→ **Exercise goal**
Answer with one number: how many lines have "FreeCAD".

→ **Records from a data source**
====

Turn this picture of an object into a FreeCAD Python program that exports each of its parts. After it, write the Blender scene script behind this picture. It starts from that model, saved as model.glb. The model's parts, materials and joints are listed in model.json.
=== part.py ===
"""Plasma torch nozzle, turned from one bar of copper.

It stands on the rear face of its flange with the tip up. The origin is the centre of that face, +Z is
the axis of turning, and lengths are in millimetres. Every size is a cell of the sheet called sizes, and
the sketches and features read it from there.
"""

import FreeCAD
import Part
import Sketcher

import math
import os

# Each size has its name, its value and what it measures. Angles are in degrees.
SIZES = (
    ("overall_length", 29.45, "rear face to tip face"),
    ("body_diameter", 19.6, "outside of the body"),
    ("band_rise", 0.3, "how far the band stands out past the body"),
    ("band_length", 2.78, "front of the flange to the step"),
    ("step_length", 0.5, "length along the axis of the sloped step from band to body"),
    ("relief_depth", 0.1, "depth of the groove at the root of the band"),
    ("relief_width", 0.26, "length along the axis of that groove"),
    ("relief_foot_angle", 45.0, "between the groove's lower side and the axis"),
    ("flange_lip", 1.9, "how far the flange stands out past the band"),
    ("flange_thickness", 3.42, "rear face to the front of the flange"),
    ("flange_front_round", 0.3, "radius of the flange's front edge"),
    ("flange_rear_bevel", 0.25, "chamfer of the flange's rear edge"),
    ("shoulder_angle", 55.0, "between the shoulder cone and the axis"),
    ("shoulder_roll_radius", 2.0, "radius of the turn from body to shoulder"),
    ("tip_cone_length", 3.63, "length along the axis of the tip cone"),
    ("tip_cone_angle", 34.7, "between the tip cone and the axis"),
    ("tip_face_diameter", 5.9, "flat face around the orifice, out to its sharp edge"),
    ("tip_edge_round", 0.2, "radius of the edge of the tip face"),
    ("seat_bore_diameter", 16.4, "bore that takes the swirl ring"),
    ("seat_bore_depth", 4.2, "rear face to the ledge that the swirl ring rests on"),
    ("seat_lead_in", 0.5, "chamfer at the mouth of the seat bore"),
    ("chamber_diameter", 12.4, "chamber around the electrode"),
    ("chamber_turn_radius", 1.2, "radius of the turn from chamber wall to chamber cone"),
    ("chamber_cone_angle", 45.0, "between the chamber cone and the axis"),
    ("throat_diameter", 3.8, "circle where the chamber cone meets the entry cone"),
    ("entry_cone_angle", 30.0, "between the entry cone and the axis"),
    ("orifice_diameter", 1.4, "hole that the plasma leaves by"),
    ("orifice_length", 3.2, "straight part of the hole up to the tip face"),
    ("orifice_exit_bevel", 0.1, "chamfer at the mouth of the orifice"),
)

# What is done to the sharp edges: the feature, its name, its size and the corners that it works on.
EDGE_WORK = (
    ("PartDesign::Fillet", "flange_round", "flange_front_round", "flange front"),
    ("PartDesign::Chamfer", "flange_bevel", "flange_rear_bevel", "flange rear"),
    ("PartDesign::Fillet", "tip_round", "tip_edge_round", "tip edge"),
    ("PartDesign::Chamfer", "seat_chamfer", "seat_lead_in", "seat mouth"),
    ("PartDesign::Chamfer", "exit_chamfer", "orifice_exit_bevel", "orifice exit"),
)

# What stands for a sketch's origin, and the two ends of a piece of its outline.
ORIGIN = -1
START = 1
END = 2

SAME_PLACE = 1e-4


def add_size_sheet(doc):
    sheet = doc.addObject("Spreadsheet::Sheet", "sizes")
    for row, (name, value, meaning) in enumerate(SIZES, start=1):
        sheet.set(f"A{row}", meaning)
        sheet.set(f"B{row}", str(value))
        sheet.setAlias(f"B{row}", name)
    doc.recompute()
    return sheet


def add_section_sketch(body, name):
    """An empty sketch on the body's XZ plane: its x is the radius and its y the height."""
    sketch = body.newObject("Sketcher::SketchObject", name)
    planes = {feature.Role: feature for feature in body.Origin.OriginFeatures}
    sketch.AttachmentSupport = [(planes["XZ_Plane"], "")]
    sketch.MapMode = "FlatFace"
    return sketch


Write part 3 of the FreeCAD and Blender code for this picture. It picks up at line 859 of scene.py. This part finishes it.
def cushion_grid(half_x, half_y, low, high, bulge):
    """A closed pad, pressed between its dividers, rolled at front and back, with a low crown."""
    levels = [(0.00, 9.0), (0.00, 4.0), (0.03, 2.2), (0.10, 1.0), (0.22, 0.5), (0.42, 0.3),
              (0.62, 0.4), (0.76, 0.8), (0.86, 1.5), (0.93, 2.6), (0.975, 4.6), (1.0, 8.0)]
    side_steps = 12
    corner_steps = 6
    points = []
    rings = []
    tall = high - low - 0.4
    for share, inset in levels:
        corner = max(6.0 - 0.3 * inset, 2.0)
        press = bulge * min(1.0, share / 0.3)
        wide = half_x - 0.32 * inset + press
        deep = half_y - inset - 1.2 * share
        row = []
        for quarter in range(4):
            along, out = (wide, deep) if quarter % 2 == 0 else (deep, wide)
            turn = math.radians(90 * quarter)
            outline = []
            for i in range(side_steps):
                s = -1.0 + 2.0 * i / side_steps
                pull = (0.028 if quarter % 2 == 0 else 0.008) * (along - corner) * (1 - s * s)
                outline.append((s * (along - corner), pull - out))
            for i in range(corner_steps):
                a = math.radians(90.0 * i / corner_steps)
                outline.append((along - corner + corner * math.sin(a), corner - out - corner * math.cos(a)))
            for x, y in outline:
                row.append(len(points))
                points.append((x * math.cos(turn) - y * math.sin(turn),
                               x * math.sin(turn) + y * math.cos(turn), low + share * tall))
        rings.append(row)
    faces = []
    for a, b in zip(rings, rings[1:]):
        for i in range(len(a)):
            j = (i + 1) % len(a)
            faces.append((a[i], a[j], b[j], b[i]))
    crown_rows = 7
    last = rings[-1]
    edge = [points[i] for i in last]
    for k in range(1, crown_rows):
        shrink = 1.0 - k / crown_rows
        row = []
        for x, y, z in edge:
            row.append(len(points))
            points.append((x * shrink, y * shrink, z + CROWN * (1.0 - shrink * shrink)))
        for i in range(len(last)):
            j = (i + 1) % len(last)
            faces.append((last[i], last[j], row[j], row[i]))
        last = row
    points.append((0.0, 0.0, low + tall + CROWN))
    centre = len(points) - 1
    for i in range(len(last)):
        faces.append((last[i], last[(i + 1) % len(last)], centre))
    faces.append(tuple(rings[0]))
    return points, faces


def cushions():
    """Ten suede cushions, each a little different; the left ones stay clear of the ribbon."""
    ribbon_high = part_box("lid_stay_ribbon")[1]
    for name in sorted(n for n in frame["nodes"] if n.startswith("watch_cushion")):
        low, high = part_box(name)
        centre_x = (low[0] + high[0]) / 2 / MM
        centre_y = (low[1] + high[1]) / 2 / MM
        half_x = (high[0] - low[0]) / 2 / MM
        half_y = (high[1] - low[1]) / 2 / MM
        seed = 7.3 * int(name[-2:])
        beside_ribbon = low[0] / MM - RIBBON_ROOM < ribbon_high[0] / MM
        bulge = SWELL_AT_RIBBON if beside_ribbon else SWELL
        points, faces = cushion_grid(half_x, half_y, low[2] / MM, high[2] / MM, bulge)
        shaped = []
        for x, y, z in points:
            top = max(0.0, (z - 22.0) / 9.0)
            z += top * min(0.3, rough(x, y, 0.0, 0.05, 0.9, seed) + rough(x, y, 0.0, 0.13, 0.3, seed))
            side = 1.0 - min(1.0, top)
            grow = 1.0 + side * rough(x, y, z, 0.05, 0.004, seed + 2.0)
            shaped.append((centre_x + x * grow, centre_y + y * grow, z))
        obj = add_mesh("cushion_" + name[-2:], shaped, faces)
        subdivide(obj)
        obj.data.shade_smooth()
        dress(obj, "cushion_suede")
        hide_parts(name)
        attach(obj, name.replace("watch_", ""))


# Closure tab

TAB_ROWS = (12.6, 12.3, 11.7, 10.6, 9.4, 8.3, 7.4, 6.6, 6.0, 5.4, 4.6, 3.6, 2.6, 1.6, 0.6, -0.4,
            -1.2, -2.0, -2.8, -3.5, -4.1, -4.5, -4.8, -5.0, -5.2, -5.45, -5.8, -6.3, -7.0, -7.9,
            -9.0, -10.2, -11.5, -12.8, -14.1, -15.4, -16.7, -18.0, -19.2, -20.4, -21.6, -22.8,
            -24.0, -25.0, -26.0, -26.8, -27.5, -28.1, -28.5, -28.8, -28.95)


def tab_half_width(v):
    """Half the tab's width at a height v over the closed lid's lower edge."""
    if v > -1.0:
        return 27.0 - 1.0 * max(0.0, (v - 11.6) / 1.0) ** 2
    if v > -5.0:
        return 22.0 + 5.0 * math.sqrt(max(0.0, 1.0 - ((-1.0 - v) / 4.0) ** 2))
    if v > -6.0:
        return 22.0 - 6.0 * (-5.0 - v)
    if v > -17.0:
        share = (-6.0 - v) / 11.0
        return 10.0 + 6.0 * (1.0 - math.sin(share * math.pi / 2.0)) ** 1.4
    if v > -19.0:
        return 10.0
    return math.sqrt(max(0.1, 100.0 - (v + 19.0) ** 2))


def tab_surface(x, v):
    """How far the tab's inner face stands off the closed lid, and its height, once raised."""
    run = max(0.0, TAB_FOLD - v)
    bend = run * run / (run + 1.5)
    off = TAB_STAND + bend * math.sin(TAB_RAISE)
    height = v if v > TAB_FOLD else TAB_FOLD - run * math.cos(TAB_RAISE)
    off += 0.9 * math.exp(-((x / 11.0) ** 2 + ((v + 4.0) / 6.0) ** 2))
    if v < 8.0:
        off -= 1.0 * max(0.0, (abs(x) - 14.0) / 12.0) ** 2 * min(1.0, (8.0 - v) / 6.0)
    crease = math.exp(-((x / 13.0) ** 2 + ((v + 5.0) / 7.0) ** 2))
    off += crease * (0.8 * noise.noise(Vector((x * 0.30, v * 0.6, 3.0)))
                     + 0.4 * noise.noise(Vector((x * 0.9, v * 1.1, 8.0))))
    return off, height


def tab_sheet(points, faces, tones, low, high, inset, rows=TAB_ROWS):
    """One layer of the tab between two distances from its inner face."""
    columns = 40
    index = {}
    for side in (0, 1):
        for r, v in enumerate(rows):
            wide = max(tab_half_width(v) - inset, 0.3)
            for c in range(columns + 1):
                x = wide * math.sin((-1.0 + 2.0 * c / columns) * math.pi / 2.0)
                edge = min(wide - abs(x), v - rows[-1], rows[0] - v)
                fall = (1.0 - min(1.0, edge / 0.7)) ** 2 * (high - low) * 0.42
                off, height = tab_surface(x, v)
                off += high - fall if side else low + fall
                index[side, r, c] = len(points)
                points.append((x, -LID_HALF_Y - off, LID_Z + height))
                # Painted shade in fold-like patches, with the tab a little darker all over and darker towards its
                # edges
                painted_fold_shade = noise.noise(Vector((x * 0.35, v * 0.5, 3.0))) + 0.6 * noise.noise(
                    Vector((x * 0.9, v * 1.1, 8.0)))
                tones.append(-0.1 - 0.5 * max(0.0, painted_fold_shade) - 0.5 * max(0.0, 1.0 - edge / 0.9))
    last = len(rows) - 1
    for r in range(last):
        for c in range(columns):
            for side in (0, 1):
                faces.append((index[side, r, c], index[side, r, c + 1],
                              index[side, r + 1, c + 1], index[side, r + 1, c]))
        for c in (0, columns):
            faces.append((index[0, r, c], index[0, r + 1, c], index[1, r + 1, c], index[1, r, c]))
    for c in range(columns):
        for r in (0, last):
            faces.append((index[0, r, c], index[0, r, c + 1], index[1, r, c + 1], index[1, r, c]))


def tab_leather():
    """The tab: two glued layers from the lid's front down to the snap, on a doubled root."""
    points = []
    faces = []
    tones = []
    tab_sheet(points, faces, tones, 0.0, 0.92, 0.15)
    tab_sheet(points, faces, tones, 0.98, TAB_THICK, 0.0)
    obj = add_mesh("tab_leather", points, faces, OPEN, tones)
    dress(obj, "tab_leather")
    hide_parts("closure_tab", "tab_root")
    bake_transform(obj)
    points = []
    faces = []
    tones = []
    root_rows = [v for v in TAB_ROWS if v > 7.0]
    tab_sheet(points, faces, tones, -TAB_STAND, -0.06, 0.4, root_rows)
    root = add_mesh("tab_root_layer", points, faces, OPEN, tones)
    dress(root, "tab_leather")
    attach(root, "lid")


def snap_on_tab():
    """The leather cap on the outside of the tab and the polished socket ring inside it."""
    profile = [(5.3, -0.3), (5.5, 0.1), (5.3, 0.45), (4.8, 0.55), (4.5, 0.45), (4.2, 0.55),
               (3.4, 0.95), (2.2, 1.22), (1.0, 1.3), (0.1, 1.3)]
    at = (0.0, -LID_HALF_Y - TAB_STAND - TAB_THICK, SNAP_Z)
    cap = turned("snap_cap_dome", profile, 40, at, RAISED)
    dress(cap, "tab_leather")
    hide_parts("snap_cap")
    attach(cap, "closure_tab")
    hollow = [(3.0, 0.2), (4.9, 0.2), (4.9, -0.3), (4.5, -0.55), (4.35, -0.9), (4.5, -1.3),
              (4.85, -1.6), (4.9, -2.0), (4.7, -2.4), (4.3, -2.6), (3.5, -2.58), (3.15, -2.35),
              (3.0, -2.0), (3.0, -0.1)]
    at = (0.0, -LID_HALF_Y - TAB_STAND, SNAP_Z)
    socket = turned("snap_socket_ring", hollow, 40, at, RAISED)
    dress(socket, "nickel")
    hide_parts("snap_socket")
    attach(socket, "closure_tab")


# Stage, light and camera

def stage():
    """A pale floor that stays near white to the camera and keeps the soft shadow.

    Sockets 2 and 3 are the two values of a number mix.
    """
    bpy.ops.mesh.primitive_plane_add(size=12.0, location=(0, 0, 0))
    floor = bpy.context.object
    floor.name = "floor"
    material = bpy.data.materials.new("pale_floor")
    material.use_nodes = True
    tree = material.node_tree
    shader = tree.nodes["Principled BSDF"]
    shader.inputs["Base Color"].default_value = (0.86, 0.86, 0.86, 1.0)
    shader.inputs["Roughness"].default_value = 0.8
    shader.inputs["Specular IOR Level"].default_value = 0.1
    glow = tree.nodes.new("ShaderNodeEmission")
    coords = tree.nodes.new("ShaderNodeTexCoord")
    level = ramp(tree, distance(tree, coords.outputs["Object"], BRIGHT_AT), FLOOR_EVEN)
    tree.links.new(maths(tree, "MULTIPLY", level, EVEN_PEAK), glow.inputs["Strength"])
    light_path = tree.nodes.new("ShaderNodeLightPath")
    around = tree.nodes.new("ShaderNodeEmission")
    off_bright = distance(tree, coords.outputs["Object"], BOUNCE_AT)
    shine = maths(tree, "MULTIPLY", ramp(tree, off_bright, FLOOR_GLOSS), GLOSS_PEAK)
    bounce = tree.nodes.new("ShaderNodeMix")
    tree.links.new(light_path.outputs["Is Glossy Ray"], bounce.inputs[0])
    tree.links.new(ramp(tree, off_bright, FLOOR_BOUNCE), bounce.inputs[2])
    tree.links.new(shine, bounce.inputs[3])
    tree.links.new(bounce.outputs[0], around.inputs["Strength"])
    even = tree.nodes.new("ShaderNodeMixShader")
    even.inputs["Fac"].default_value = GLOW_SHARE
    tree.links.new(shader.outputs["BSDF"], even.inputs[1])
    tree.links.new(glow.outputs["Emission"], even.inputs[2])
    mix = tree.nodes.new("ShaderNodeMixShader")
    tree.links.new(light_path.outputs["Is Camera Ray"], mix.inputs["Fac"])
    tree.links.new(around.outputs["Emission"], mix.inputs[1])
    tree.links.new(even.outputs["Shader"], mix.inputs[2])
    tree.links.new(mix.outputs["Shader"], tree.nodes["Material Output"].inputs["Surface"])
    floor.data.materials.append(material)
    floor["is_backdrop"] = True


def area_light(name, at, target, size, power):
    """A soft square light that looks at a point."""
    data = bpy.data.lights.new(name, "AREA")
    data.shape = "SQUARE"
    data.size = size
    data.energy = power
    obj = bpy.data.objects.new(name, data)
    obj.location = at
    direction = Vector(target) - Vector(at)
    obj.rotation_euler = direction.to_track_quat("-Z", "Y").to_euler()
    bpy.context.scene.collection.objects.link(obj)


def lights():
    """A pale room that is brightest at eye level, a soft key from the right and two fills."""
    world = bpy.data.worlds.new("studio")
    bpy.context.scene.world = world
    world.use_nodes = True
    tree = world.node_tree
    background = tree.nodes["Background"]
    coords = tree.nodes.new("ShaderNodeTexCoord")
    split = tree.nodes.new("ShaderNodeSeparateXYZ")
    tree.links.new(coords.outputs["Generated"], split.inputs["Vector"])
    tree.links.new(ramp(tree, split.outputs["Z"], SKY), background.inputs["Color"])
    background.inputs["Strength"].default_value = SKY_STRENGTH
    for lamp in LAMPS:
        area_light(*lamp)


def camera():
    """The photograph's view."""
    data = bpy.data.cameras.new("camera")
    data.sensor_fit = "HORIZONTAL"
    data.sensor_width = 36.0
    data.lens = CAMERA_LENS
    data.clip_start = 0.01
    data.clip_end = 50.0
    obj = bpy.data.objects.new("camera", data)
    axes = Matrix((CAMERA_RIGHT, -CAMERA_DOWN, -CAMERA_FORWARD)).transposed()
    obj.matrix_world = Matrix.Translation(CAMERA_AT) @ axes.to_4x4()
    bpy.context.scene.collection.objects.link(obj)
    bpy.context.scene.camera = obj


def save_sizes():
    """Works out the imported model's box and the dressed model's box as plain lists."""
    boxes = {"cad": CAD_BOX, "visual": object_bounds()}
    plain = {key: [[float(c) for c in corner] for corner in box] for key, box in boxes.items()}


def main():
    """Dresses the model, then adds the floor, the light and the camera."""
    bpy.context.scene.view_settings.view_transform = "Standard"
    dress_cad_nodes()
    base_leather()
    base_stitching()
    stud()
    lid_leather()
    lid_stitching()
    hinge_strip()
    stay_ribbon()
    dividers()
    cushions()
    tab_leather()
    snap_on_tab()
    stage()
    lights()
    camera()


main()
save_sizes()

====

→ **Result of this exercise**
3